Demain, sur le fondement des plaintes déposées devant elle, la Commission pourrait demander à la France un « ajustement » – c’est un euphémisme ! – du régime fiscal des coopératives. Il vous revient donc, madame le garde des sceaux, ainsi qu’à votre collègue chargé du budget, de faire preuve de vigilance, et ce, tout simplement, dans la logique du texte que nous examinons aujourd'hui.
Je ne m’étendrai pas sur l’autre mesure importante contenue dans le présent projet de loi, à savoir l’instauration d’un régime européen de fusion transfrontalière des sociétés de capitaux. D’autres l’ont souligné avant moi, les fusions qui interviennent entre des sociétés de plusieurs États membres se heurtent aujourd'hui à des obstacles juridiques quasi insurmontables. Aussi, parmi les personnes morales ou les groupes qui s’y sont essayés, beaucoup ont dû renoncer à leur projet ou contourner les difficultés juridiques en créant des sociétés dans d’autres pays, quand bien même ce n’était pas forcément la meilleure solution, du moins pour les entreprises françaises.

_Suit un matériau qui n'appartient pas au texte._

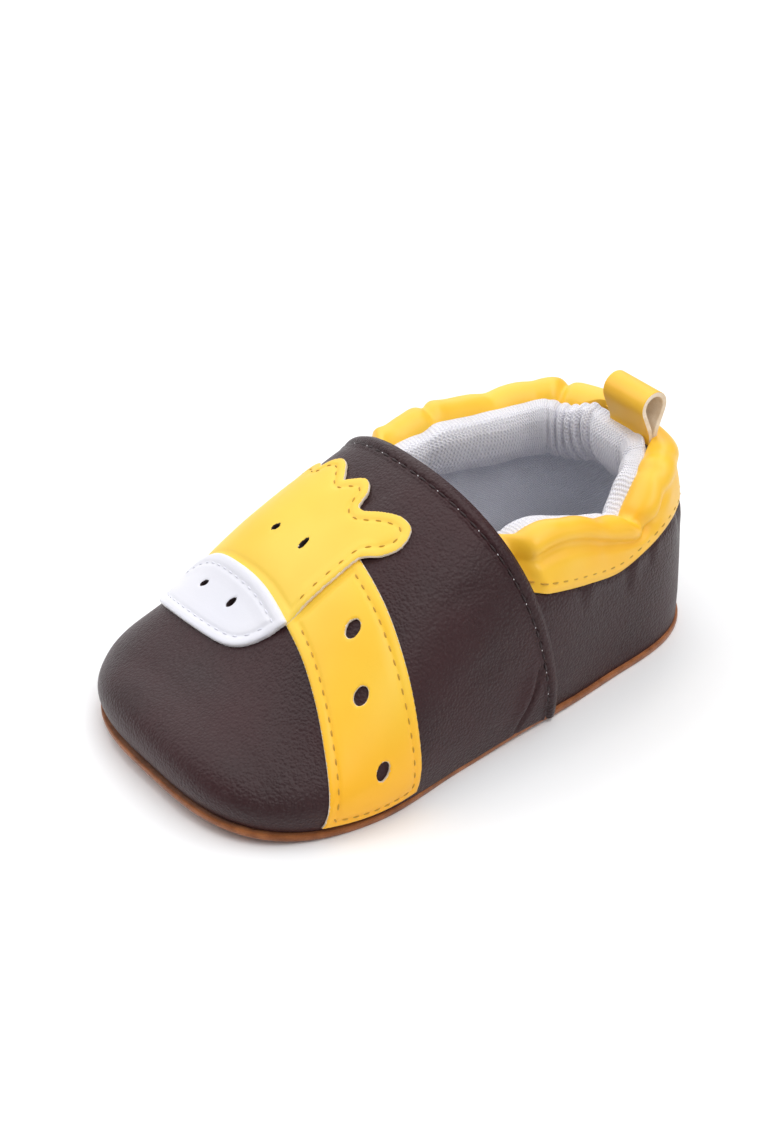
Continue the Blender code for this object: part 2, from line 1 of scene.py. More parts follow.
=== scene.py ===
# %% [markdown]
# # A baby's giraffe bootie
# The shoe is a soft slip-on: a suede sole, a brown leather vamp lapped over a brown quarter, a yellow elastic collar
# with a padded lining, and a flat giraffe sewn on the vamp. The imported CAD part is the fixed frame. Each visible
# piece is made here again as leather or cloth, on the same last, and stands for its solid.

# %% Load the frame
import math

import bpy
import numpy as np
from mathutils import Matrix, Vector


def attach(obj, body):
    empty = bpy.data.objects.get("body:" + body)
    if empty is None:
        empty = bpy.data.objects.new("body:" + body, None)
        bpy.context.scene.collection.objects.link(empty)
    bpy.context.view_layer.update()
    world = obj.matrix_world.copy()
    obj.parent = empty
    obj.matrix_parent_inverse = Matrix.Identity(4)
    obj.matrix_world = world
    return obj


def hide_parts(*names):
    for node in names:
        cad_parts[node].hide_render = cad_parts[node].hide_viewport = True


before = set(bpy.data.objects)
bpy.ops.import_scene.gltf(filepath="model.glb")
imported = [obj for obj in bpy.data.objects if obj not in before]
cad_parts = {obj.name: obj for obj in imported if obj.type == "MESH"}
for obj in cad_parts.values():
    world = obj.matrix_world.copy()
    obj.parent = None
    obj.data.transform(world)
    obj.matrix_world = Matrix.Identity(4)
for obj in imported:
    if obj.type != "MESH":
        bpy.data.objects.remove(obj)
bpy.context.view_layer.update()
print("nodes:", sorted(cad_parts))

# %% [markdown]
# ## The last
# A shoe is built round a last, a solid form of the foot. Everything below follows one last: half widths and a
# centre line for the sole, and a family of arches over it. The sizes are those of the CAD part, so that leather
# made on this last lies where the solids are.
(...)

Les dispositions de ce projet de loi relatives aux fusions transfrontalières sont bonnes parce que leur champ d’application, très large, s’étend à l’ensemble des sociétés de capitaux reconnues par le droit français et parce que, nous semble-t-il, les simplifications qu’elles apportent sont positives. Nous accueillons celles-ci d’autant plus volontiers que la commission des lois proposera tout à l'heure d’aller plus loin dans ce registre, notamment en autorisant les associés, s’ils en décident ainsi, à ne pas recourir à un commissaire à la fusion. L’intervention des commissaires aux comptes serait réservée aux opérations d’apports en nature, dont la valeur doit, bien entendu, rester contrôlée par le commissaire aux apports.
En conclusion, vous l’aurez compris, mes chers collègues, le groupe de l’Union centriste-UDF est favorable à ce texte, qu’il votera assorti des amendements présentés par notre rapporteur.